I am trying to bill for the device used during a polypectomy. The actual device, hasn't been covered by insurance company. I am trying to bill as a medical supply but am unsure what HCPC supply code to use and/or use of CPT code 99070.  I am new to billing and have started coding course.  I found HCPC   A4649- surgical supply,misc.;  or C1782- Surgical supplies - morcellator.  Any direction, suggestions would be greatly appreciated.  I want to make sure we bill this correctly. I appreciate any help available.


----------



## mitchellde (Jun 6, 2016)

The device to perform the procedure is encompassed in the reimbursement for the procedure .  You do not add a separate code.  This is not a supply.  What are you trying to bill for?


----------



## CodingKing (Jun 6, 2016)

You don't get to bill separately for the endoscope or any attachments if that is what you are referring to. If its not something that is meant to be left in the patient after surgery its a bundled surgical supply.


----------



## tlgibson (Jun 6, 2016)

mitchellde said:


> The device to perform the procedure is encompassed in the reimbursement for the procedure .  You do not add a separate code.  This is not a supply.  What are you trying to bill for?

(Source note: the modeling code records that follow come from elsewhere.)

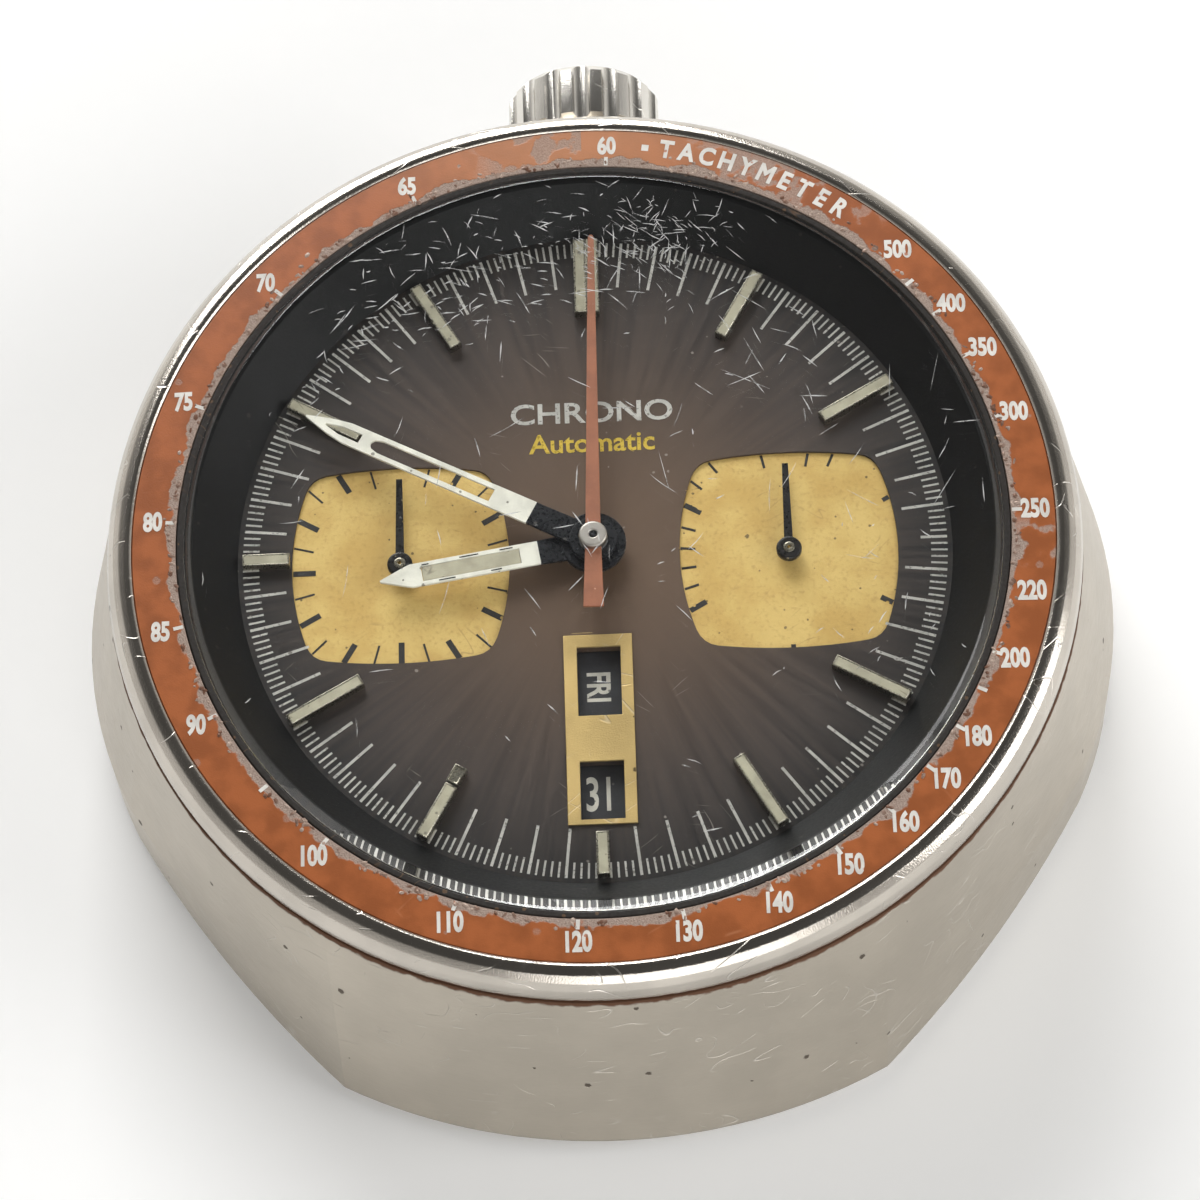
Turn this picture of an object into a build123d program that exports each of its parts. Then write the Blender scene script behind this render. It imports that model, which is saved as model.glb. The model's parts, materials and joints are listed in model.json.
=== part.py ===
from build123d import *
import os
from math import atan2, cos, degrees, radians, sin, sqrt

# A wrist chronograph head: a cushion-shaped case with a turned-down tachymeter bezel, a dial with two
# recorders and a day-date window, and the movement inside. Millimetres.
#
# Two frames are used. The dial frame has its origin where the hands' axis meets the dial's top, +Z towards
# the crystal, +Y towards 12. The row frame has its origin at the centre of the case back's outer face, +Z up.
# The dial leans back by DIAL_TILT about X, so the case is thicker at 12 than at 6.

# ---- driving dimensions ----
DIAL_TILT = 6.0            # lean of the dial and movement over the case back, degrees
DIAL_HEIGHT = 11.56        # from the case back's outer face to the dial, along the hands' axis

BEZEL_R = 20.25            # outer radius of the bezel
CASE_TOP_Z = 0.9           # top of the case, above the dial
CASE_WAIST_Z = -6.6        # where the corner flats turn upright
CASE_FOOT_Z = -DIAL_HEIGHT - 2.44   # below the case's underside, where the walls are cut off
FRONT_FLARE = 0.285        # how far the 6 o'clock wall moves out for each millimetre down
CREASE_X = 11.3            # half-distance between the two creases at 6 and at 12
SIDE_R = BEZEL_R + 1.75    # half-width across 3 and 9
BACK_R = BEZEL_R + 0.85    # radius of the 12 o'clock wall at the waist
BACK_FOOT_R = BACK_R + 0.4     # the same at the foot
FLAT_CORNER_Y = 7.9        # where a corner flat meets the side
FLAT_INSET = 1.8           # how far that corner is inside the half-width
FLAT_BULGE = 0.45          # how much a corner flat swells at its middle
UNDERSIDE_Z = 0.8          # the case's underside, over the case back's outer face, row frame

CRYSTAL_R = 16.95
CRYSTAL_Z = (1.9, 2.85)
CRYSTAL_BEVEL = 0.35
GASKET_WALL = 0.3
INSERT_R = (CRYSTAL_R + GASKET_WALL + 0.02, BEZEL_R - 1.15)
INSERT_SEAT_Z = 1.9
INSERT_TOP_Z = (2.53, 2.42)   # at its inner and its outer edge
BEZEL_LIP_R = BEZEL_R - 0.6
BEZEL_LIP_Z = 2.5
BEZEL_EDGE_Z = 1.6
BEZEL_GAP = 0.15           # height of the slot under the bezel's rim
BEZEL_GAP_DEPTH = 0.35

FLANGE_TOP_R = CRYSTAL_R - 0.35
FLANGE_R = FLANGE_TOP_R - 1.7    # inner radius of the sloping flange ring, at the dial
DIAL_R = 15.6
DIAL_THICK = 0.4
SEAT_CLEARANCE = 0.05      # radial play of the dial, rings and case back in their seats

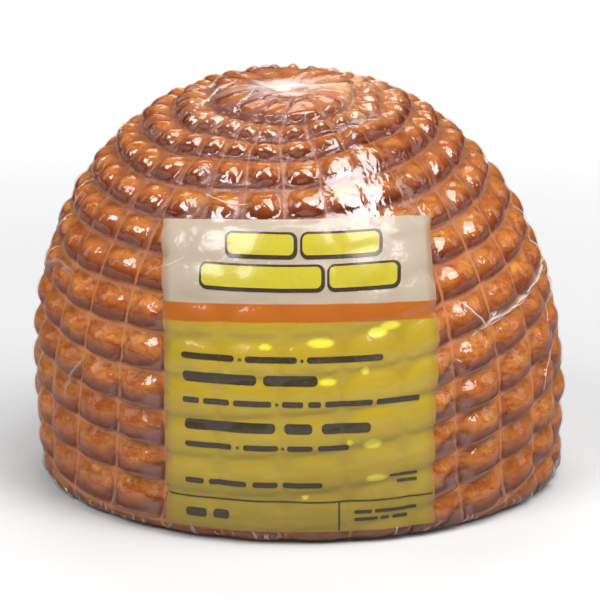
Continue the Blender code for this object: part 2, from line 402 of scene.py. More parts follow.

The patient had a polypectomy and the device used to remove it.  This cost of the removal device is a supply and was not a covered cost of procedure.  This procedure was done in office.


----------



## tlgibson (Jun 6, 2016)

CodingKing said:


> You don't get to bill separately for the endoscope or any attachments if that is what you are referring to. If its not something that is meant to be left in the patient after surgery its a bundled surgical supply.



Patient had a polypectomy and the device/morcellator used for removal of polyp.  Surgical procedure done in office.


----------



## mitchellde (Jun 6, 2016)

The implements used to perform a procedure are not a supply, they are a component of the procedure.  A supply is something you send home with the patient.


----------



## CodingKing (Jun 6, 2016)

Its a surgical instrument not a device or supply. Surgical instrumentation is not billable.


----------